The Committee Chairman maintained that the House and the National Assembly were in full support of the forensic audit being carried out in NDDC, as the National Assembly approved total sum of N2.5 billion for the exercise in the 2019 budget out of which the sum of N1.250 billion has been released by the Central Bank of Nigeria (CBN) to the IMC.
But the NDDC chief executive disagreed. “We have faced so much pressure from some members of the National Assembly not to send certain files to forensic auditors. We fear that this will compromise the integrity of the exercise and have refused to do their bidding.
Tunji-Ojo added that: “I listened to the interview yesterday. They said we inflated the budget. Number one, I have to say this thing: the budget was not inflated. I will show you some documents. This was the summary of the revenue profile that NDDC brought. A budget of N409.883 billion was brought by NDDC. As a responsible parliament saddled with the responsibility of appropriation as guaranteed under section 81 of the Constitution, we sat down to look at how realistic this revenue profile is. You cannot spend money that you don’t have.
“So we needed to be sure of the revenue profile for us to be able to adequately and appropriately appropriate in tune with global best practice. This is what we ended up with: and I will tell you how we can about it. For example, the Federal Government contribution to the NDDC budget which is statutory transfer is not a secret is always itemized in the Appropriation Act of the Federal Government for that particular fiscal year.
“For the 2019 fiscal year, the amount that was appropriated by the federal government signed by President Muhammadu Buhari in the budget was N100,188,900,000 as against a proposal by them of N128,688,000,000. Where are you going to raise the extra 28 billion from?
“Are you going to manufacture money? You cannot manufacture money and it is budgetary in discipline for you to overstate your revenue profile. Once your revenue profile is defective, appropriation becomes faulty and once appropriation becomes faulty, implementation becomes impossible.
“As a responsible parliament some of us came from a wide consulting background in the private sector and we said you cannot appropriate 35 billion that is not existing. So in tune with this, it means the budget revenue proposal submitted to us by NDDC was inflated unjustifiably to the tune of N63 billion, so for us to be able to appropriate, we called them when they came for budget defence precisely on the 10th of December 2019 this is impossible you can’t spend money that is not yours. Money that you don’t have you don’t spend it, you can’t use what you don’t have”.
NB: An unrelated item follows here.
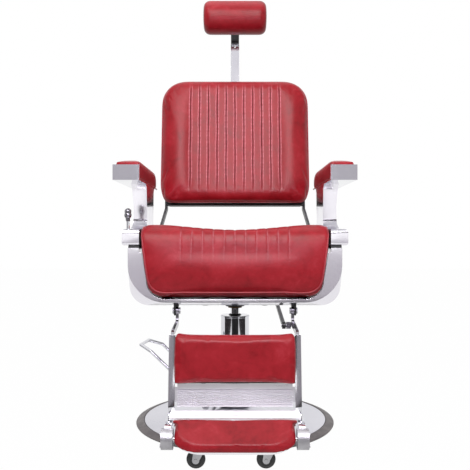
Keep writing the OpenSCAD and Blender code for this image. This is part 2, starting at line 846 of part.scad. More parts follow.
// Way down the side of the footrest: dropped from its pivot, forward to the calf pad and down it
function down_calf(d) = calf_top + d * [sin(calf_tilt), -cos(calf_tilt)];
hanger_drop = foot_pivot + [0, -34];

module hanger_path() {
    ribbon(concat([foot_pivot + [0, 2]], bend(foot_pivot, hanger_drop, down_calf(4), 16),
        bend(hanger_drop, down_calf(4), down_calf(60), 22), [down_calf(60)]), 2 * rail_half - 4);
}

// Side rail: its slotted upper end holds the hanger
module side_rail(s) {
    toe = [450, 115];
    across(s > 0 ? rail_in : -rail_out, s > 0 ? rail_out : -rail_in) difference() {
        ribbon(concat([down_calf(6)], bend(down_calf(6), down_calf(215), toe, 26, 10),
            bend(down_calf(215), toe, flip_pivot, 12), [flip_pivot]), 2 * rail_half - 2);
        translate(flip_pivot) circle(block_r + 0.05);
        translate([380, step_z]) square([90, 60]);
    }
}

module side_rail_left() {
    color("silver") difference() {
        side_rail(1);
        across(hanger_x[0], hanger_x[1]) hanger_path();
    }
}

module side_rail_right() {
    color("silver") difference() {
        side_rail(-1);
        across(-hanger_x[1], -hanger_x[0]) hanger_path();
    }
}

module hanger(x0, x1) {
    difference() {
        union() {
            across(x0, x1) translate(foot_pivot) circle(foot_eye_r);
            across(x0, x1) hanger_path();
        }
        across(x0 - 1, x1 + 1) translate(foot_pivot) circle(foot_pin_r + run);
    }
}

// Left hanger with the arm and pin that the push link works
module hanger_left() {
    pin = foot_pivot + [-crank[0], crank[1]];
    color([0.1, 0.1, 0.1]) {
        hanger(hanger_x[0], hanger_x[1]);
        across(crank_x[0], hanger_x[0]) ribbon([hanger_drop + [6, -6], pin], 13);
        across(crank_x[0], hanger_x[0]) translate(pin) circle(10);
        across(crank_x[0] - 14, crank_x[0] + 1) translate(pin) circle(5);
    }
}

module hanger_right() {
    color([0.1, 0.1, 0.1]) hanger(-hanger_x[1], -hanger_x[0]);
}

module calf_board() {
    color([0.1, 0.1, 0.1]) across(-rail_in + 0.2, rail_in - 0.2) on_calf()
        translate([board_n[0], 12]) square([board_n[1] - board_n[0], calf_len - 13]);
}

module calf_pad() {
    n0 = board_n[1] + seat_gap;
    n1 = board_n[1] + calf_t;
    r = 16;
    r_top = 22;
    color("firebrick") intersection() {
        across(-pad_half, pad_half) on_calf() polygon(concat([[n0, calf_len]], [[n0, 0]],
            arc([n1 - r_top, r_top], r_top, 270, 360, 8), arc([n1 - 8, calf_len - 8], 8, 0, 90, 5)));
        translate([0, -calf_top[0] + 60, calf_top[1] - calf_len * cos(calf_tilt)])
            along(-160, 40) round_rect([-pad_half, -60], [pad_half, calf_len + 8], 20);
    }
}

// Ribbed plate: a plain band above fine cross ribs
module kick_plate() {
    s0 = calf_len + 0.6;
    half = rail_in - 7;
    pitch = (kick_len - 15) / kick_ribs;
    color("gainsboro") {
        across(-half, half) on_calf() polygon(concat([[0, s0 + kick_len], [0, s0], [9, s0], [9, s0 + 13]],
            [for (i = [0 : kick_ribs - 1], k = [0 : 3]) [k == 1 || k == 2 ? 9 : 6,
                s0 + 14 + pitch * (i + [0.1, 0.25, 0.7, 0.85][k])]], [[6, s0 + kick_len]]));
        for (s = [-1, 1]) across(s > 0 ? half : -rail_in + 0.2, s > 0 ? rail_in - 0.2 : -half) on_calf()
            translate([0, s0 + 8]) square([3, kick_len - 20]);
    }
}

module step_plate() {
    front = 443;
    back = 381;
    color("whitesmoke") across(-(rail_out - 9), rail_out - 9)
        round_rect([back, step_z], [front, step_z + step_t], 3.5);
}

module hinge_blocks() {
    x0 = flip_half + 1.5;
    x1 = rail_out + 4.5;
    color("gainsboro") both() {
        difference() {
            across(x0, x1) translate(flip_pivot) circle(block_r);
            across(x0 - 1, x1 - 6) translate(flip_pivot) circle(trunnion_r + run);
        }
        for (a = [60, 180, 300]) across(x1, x1 + 3) translate(flip_pivot + 16 * [cos(a), sin(a)]) circle(4);
    }
}

module caster_sockets() {
    color([0.3, 0.3, 0.3]) for (x = [-1, 1])
        translate([x * caster_at[0], -caster_at[1], socket_bottom]) difference() {
        union() {
            cylinder(h = step_z - socket_bottom, r = 12);
            translate([0, 0, step_z - socket_bottom - 5]) cylinder(h = 5, r = 18);
        }
        translate([0, 0, -1]) cylinder(h = 50, r = stem_r + run);
    }
}

// ---- flip panel: t runs down its slope and m out of its padded side ----

module flip_place() {
    translate([0, -flip_pivot[0], flip_pivot[1]]) rotate([-flip_slope, 0, 0]) children();
}

// Outline of the panel on its slope: wide along its upper edge, narrow past the blocks, round below
module flip_outline(g) {
    h = flip_len / 2 - g;
    w = flip_wide - g;
    n = flip_half - g;
    rx = 62;
    ry = 36;
    half = concat([[0, h]], arc([w - 6, h - 6], 6, 90, 0, 4), [[n + 1, block_r + 5], [n, block_r - 4]],
        [for (a = [0 : 10 : 90]) [n - rx + rx * cos(a), -h + ry - ry * sin(a)]], [[0, -h]]);
    polygon(concat(half, [for (i = [len(half) - 2 : -1 : 1]) [-half[i][0], half[i][1]]]));
}

module flip_tread() {
    color("gainsboro") flip_place() {
        difference() {
            rotate([90, 0, 0]) translate([0, 0, tread_m[0]])
                linear_extrude(tread_m[1] - tread_m[0]) flip_outline(7);
            for (s = [-4 : 4]) translate([-flip_half + 18, -tread_m[0] - 1.6, s * 8 - 1.5])
                cube([2 * flip_half - 36, 3, 3]);
        }
        translate([-(rail_out - 4), 0, 0]) rotate([0, 90, 0]) cylinder(h = 2 * (rail_out - 4), r = trunnion_r);
    }
}

module flip_pad() {
    m0 = tread_m[1] + seat_gap;
    color("firebrick") flip_place() rotate([90, 0, 0]) {
        translate([0, 0, m0]) linear_extrude(flip_pad_t - 9) flip_outline(0);
        translate([0, 0, m0 + flip_pad_t - 9]) linear_extrude(5) flip_outline(3.5);
        translate([0, 0, m0 + flip_pad_t - 4]) linear_extrude(4) flip_outline(9);
    }
}

// ---- casters ----

module caster_place(side) {
    translate([side * caster_at[0], -caster_at[1], 0]) children();
}

module caster_fork() {
    inner = wheel_w / 2 + 1;
    leg = 3;
    crown_z = wheel_d + 4;
    color("gray") {
        difference() {
            union() {
                translate([0, 0, crown_z]) cylinder(h = socket_bottom - crown_z - 1, r = 16);
                for (s = [-1, 1]) translate([0, s * (inner + leg / 2) + leg / 2, 0]) rotate([90, 0, 0])
                    linear_extrude(leg) union() {
                        translate([-caster_trail, wheel_r]) circle(9);
                        polygon([[-caster_trail - 9, wheel_r], [-caster_trail + 9, wheel_r],
                            [15, crown_z + 2], [-15, crown_z + 2]]);
                    }
            }
        }
        translate([0, 0, socket_bottom - 2]) cylinder(h = 45, r = stem_r);
        translate([-caster_trail, inner + leg + 2, wheel_r]) rotate([90, 0, 0])
            cylinder(h = 2 * (inner + leg + 2), r = axle_r);
    }
}

module caster_fork_left() {
    caster_place(1) caster_fork();
}

module caster_fork_right() {
    caster_place(-1) caster_fork();
}

module caster_wheel() {
    color([0.12, 0.12, 0.12]) translate([-caster_trail, 0, wheel_r]) rotate([90, 0, 0]) rotate_extrude() polygon(concat(
        [[axle_r + run, -wheel_w / 2], [wheel_r - 8, -wheel_w / 2], [wheel_r - 7, -wheel_w / 2 + 2]],
        arc([wheel_r - 5, 0], 5, -60, 60, 8),
        [[wheel_r - 7, wheel_w / 2 - 2], [wheel_r - 8, wheel_w / 2], [axle_r + run, wheel_w / 2]]));
}

module caster_wheel_left() {
    caster_place(1) caster_wheel();
}

module caster_wheel_right() {
    caster_place(-1) caster_wheel();
}

// ---- linkage ----

// Rod from the back shaft's crank pin to the footrest's crank pin
module push_link() {
    a = [-(back_pivot[0] + crank[0]), back_pivot[1] + crank[1]];
    b = foot_pivot + [-crank[0], crank[1]];
    eye = 10;
    x0 = crank_x[0] - 2 - eye;
    color([0.12, 0.12, 0.12]) difference() {
        union() {
            across(x0, x0 + eye) ribbon([a, b], 11);
            across(x0, x0 + eye) for (p = [a, b]) translate(p) circle(10);
        }
        across(x0 - 1, x0 + eye + 1) {
            translate(a) circle(5 + run);
            translate(b) circle(5 + bolt_play);
        }
    }
}

base_plate();
base_cover();
base_rim();
pump_sleeve();
sleeve_cap();
pump_cylinder();
rod_wiper();
guide_bush();
base_bolts();
pedal_bracket();
pump_pedal();
pedal_shaft();
ram();
piston_head();
piston_seal();
swivel_bush();
seat_mount();
mount_bolts();
seat_skirt();
chassis_plate();
seat_board();
seat_cushion();
arm_gaskets();
arm_casting_left();
arm_casting_right();
arm_rail_left();
arm_rail_right();
arm_pad_left();
arm_pad_right();
back_lugs();
foot_lugs();
foot_pins();
back_shaft();
hinge_arm_left();
hinge_arm_right();
back_shell();
back_cushion();
headrest_guide();
headrest_knob();
headrest_bar();
headrest_bracket();
headrest_cushion();
lever_stem();
lever_knob();
hanger_left();
hanger_right();
side_rail_left();
side_rail_right();
calf_board();
calf_pad();
kick_plate();
step_plate();
hinge_blocks();
caster_sockets();
flip_tread();
flip_pad();
caster_fork_left();
caster_fork_right();
caster_wheel_left();
caster_wheel_right();
push_link();
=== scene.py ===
# Hydraulic barber chair: red leather over polished aluminium, chromed steel and a round floor base.
import json
import math

import bmesh
import bpy
import numpy as np
from mathutils import Matrix, Vector
from mathutils.bvhtree import BVHTree


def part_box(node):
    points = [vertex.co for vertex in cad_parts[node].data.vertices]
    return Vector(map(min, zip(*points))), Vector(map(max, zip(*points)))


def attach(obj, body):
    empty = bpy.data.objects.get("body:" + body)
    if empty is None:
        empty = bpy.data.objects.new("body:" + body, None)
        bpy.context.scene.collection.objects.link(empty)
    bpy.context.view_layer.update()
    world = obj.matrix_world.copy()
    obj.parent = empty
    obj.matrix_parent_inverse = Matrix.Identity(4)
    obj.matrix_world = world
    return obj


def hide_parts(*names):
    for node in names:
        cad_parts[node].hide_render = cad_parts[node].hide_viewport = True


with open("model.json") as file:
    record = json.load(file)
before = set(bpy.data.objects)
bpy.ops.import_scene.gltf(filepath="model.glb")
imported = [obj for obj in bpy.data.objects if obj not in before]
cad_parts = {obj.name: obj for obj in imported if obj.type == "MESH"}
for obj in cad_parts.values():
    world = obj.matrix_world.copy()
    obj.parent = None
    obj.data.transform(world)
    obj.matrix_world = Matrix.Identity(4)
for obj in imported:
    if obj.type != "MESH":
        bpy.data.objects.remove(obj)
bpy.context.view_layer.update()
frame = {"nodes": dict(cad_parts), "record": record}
scene = bpy.context.scene

MM = 0.001
SEAM_COUNT = 11
BACK_SEAM_PITCH = 31 * MM
SEAT_SEAM_PITCH = 30 * MM
BACK_LEAN = math.radians(9)
BACK_PIVOT = Vector((0, 240 * MM, 415 * MM))
CALF_LEAN = math.radians(8)
SWELL_FRAMES = 20


# ---- Finishes ----


def linear(hex_colour):
    """An sRGB hex colour as linear RGBA."""
    parts = [int(hex_colour[i : i + 2], 16) / 255 for i in (1, 3, 5)]
    return [c / 12.92 if c <= 0.04045 else ((c + 0.055) / 1.055) ** 2.4 for c in parts] + [1.0]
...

Pondei also observed that since the IMC came to make NDDC better and had a limited mandate till December, it had summoned the courage its predecessors did not have to tell Nigerians the truth.
He lamented: “50 per cent of NDDC’s inability to deliver on its mandate is as a result of the stranglehold of the National Assembly on the Commission.
“The National Assembly delays passage of the Commission’s budget until it is too late for it to be implemented. The 2019 was passed two months to the end of its implementation period. In fact, the hard copy was received by the Commission on April 10, 2020 when the implementation period ends on May 31. Given the procurement rules, it is not enough time to call for tender and execution of the jobs. The statutory period for advertising tenders is six weeks.
“Two, the budgets are bastardised by National Assembly in a way that renders it useless. A case will suffice. In the 2019 budget, we had a provision of N1.32 billion to pay our counterpart funding to the International Fund for Agricultural Development, IFAD, for the $129.7m Livelihood Improvement Family Enterprises Programme in the Niger Delta (LIFE-ND). The National Assembly cut the provision to N100 million. Are we going to IFAD, a UN agency, to tell them to bring their $129.7m when our National Assembly says we can only pay N100m out of N1.32 billion obligation?
“Three, the National Assembly members insert items we had no plans for. These items are then forced on the Commission when it is not part of the master plan. Rather than be a major intervention agency, the Commission is busy erecting street lights and drainages, something local governments should do.”
Pondei explained that at the time the expanded IMC took over on February 20, 2020, the 2019 and 2020 budget of the NDDC had already been transmitted to the National Assembly, noting that the 2019 budget was laid before the two chambers and it was approved.
He said, however, that the problem was in harmonization of the budget which was to follow the approval. “For that to be done, we were told to pay for some contracts. That was relayed to us through the Chairman of the House of Representatives Committee on NDDC. We waited for the meeting but it did not take place because we had not paid. On March 17, 2020 we managed to pay some and on March 19, 2020 we paid the others. That was when approval was transmitted to us on March 20, 2020,” Pondei said.
He added: “We understand that this had been the regular practice over the years. You have to accede to the requests of the National Assembly or you don’t have a budget. It was the lack of budget in 2016 and 2017 that led the past administrations in NDDC to device what is now called the emergency projects. That was the only way they could get some projects to be executed until it has now become a very big burden.”
Pondei stressed that until the NDDC returned to the drawing board to work out a budgetary process that was transparent and free from the stranglehold of the committees of the National Assembly, the problems of the Commission would persist.
“Those who are clamouring for the change of members of the IMC miss the point. Without addressing the flaws of the system, changing people will take us nowhere. The problem is not who is running the place now, it is the underlying processes that are rotten and need to be sorted out.”